Israel
Archaeologists have announced the discovery of a 1,400-year-old Christian
devotional aid (dubbed a “Prayer Box”) made of bone, with two paintings
believed to portray the Virgin Mary and Jesus. The size of the box (a tiny 0.8
x 0.6in, or 2 x 1.5cm), led experts to think the object was designed to be worn
round the neck, possibly by a pilgrim.
Small
icons of Christ and the Theotokos, hinged as a diptych (here is an example) are
well-known to Orthodox Christians today, being useful portable, personal
devotional aids. What is fascinating about this discovery is that it shows such
items were around even in the first millennium. There are plenty of examples of
icons being found and used in churches and monasteries from their earliest
histories, but this is the first discovery of an early icon not made for
adorning a church, but for personal use. Whether the owner used it for personal
devotion, protection, or both, is a mystery, as throughout the Church’s history
Icons have served Christians in many ways.
JERUSALEM
(AP) — A tiny, exquisitely made box found on an excavated street in Jerusalem
is a token of Christian faith from 1,400 years ago, Israeli archaeologists said
Sunday.
The box,
carved from the bone of a cow, horse or camel, decorated with a cross on the
lid and measuring only 0.8 inches by 0.6 inches (2 centimeter by 1.5
centimeter), was likely carried by a Christian believer around the end of the
6th century A.D, according to Yana Tchekhanovets of the Israel Antiquities
Authority, one of the directors of the dig where the box was found.
When the
lid is removed, the remains of two portraits are still visible in paint and
gold leaf. The figures, a man and a woman, are probably Christian saints and
possibly Jesus and the Virgin Mary.
The box
was found in an excavation outside the walls of Jerusalem’s Old City in the
remains of a Byzantine-era thoroughfare, she said. Uncovered two years ago, it
was treated by preservation experts and extensively researched before it was
unveiled at an archaeological conference last week.
The box
is important in part because it offers the first archaeological evidence that
the use of icons in the Byzantine period was not limited to church ceremonies,
she said.
Part of a
similar box was found three decades ago in Jordan, but this is the only
well-preserved example to be found so far, she said.

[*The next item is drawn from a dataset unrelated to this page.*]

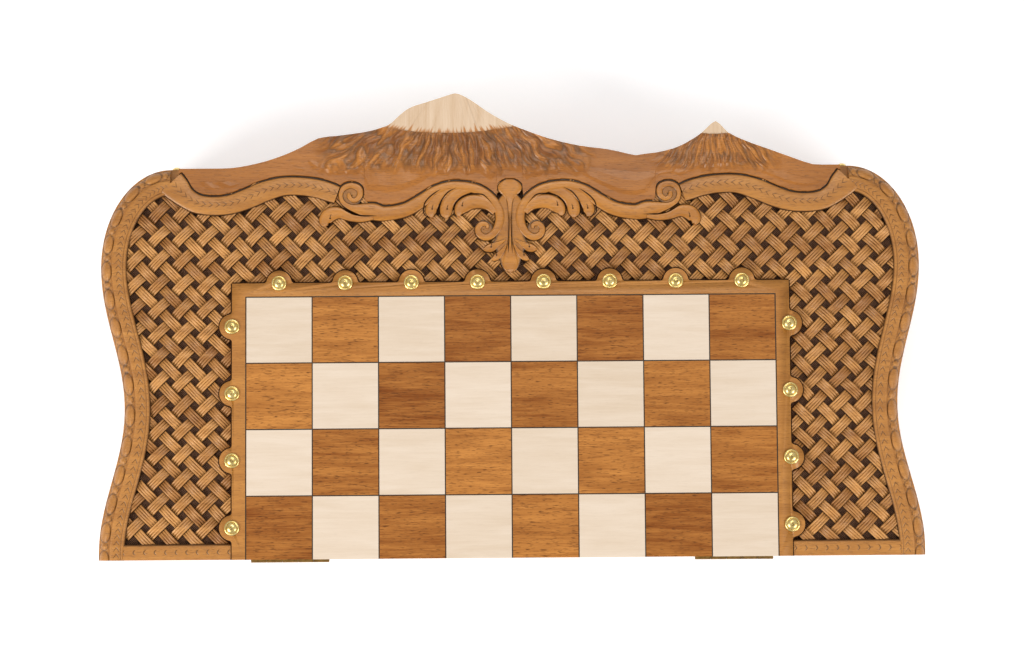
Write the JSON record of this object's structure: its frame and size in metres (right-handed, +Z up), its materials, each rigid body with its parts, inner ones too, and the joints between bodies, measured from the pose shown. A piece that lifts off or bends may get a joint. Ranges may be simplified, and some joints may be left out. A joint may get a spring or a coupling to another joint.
{
  "type": "chess box with hinged lid",
  "caption": "Folding chess and backgammon box with a chequered playing surface, basket-weave field, scrollwork and a mountain-shaped opening edge, on two hinges with hook clasps.",
  "frame": {"origin": "middle of the bounding box at its bottom, where the closed box stands on the studs of its lower half", "axes": "+Z up, +Y from the hinge edge towards the mountain-shaped opening edge, +X to the right seen from above with the hinge edge nearest"},
  "size_m": [0.623, 0.3556, 0.086],
  "materials": {
    "walnut": "satin lacquer",
    "dark_walnut": "satin lacquer",
    "maple": "satin lacquer",
    "ebony": "satin lacquer",
    "brass": "polished"
  },
  "bodies": {
    "base": {"base_front_rail": "walnut", "base_back_rail": "walnut", "base_left_rail": "walnut", "base_right_rail": "walnut", "base_panel": "dark_walnut", "base_border": "walnut", "base_weave": "dark_walnut", "base_scrolls": "walnut", "base_ridge": "walnut", "base_snow_caps": "maple", "base_board_frame": "walnut", "base_dark_squares": "dark_walnut", "base_light_squares": "maple", "base_stringing": "ebony", "base_studs": "brass", "base_inner_field": "walnut", "base_dark_points": "ebony", "base_light_points": "maple", "hinge_left_base_leaf": "brass", "hinge_left_pin": "brass", "hinge_right_base_leaf": "brass", "hinge_right_pin": "brass", "hinge_base_screws": "brass", "hook_catches": "brass"},
    "lid": {"lid_front_rail": "walnut", "lid_back_rail": "walnut", "lid_left_rail": "walnut", "lid_right_rail": "walnut", "lid_panel": "dark_walnut", "lid_border": "walnut", "lid_weave": "dark_walnut", "lid_scrolls": "walnut", "lid_ridge": "walnut", "lid_snow_caps": "maple", "lid_board_frame": "walnut", "lid_dark_squares": "dark_walnut", "lid_light_squares": "maple", "lid_stringing": "ebony", "lid_studs": "brass", "lid_inner_field": "walnut", "lid_dark_points": "ebony", "lid_light_points": "maple", "hinge_left_lid_leaf": "brass", "hinge_right_lid_leaf": "brass", "hinge_lid_screws": "brass", "hook_pivots": "brass"},
    "hook_left": {"hook_left": "brass"},
    "hook_right": {"hook_right": "brass"}
  },
  "joints": [
    {"name": "lid_hinge", "type": "hinge", "parent": "base", "child": "lid", "pos_m": [0, -0.17483, 0.043], "axis": [1, 0, 0], "range_deg": [0, 180]},
    {"name": "hook_left_pivot", "type": "hinge", "parent": "lid", "child": "hook_left", "pos_m": [-0.256, 0.12243, 0.056], "axis": [0, 1, 0], "range_deg": [-92, 28]},
    {"name": "hook_right_pivot", "type": "hinge", "parent": "lid", "child": "hook_right", "pos_m": [0.256, 0.12243, 0.056], "axis": [0, -1, 0], "range_deg": [-10, 28]}
  ]
}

Similar icons are still
carried today by some Christian believers, especially from the eastern Orthodox
churches.
The relic
was found in the City of David excavation, a Jerusalem dig named for the
biblical monarch believed to have ruled a Jewish kingdom from the site.
The
politically sensitive dig is located in what is today the Palestinian
neighborhood of Silwan, just outside the Old City walls in east Jerusalem, the
section of the holy city captured by Israel in the 1967 Mideast war and claimed
by the Palestinians as their capital.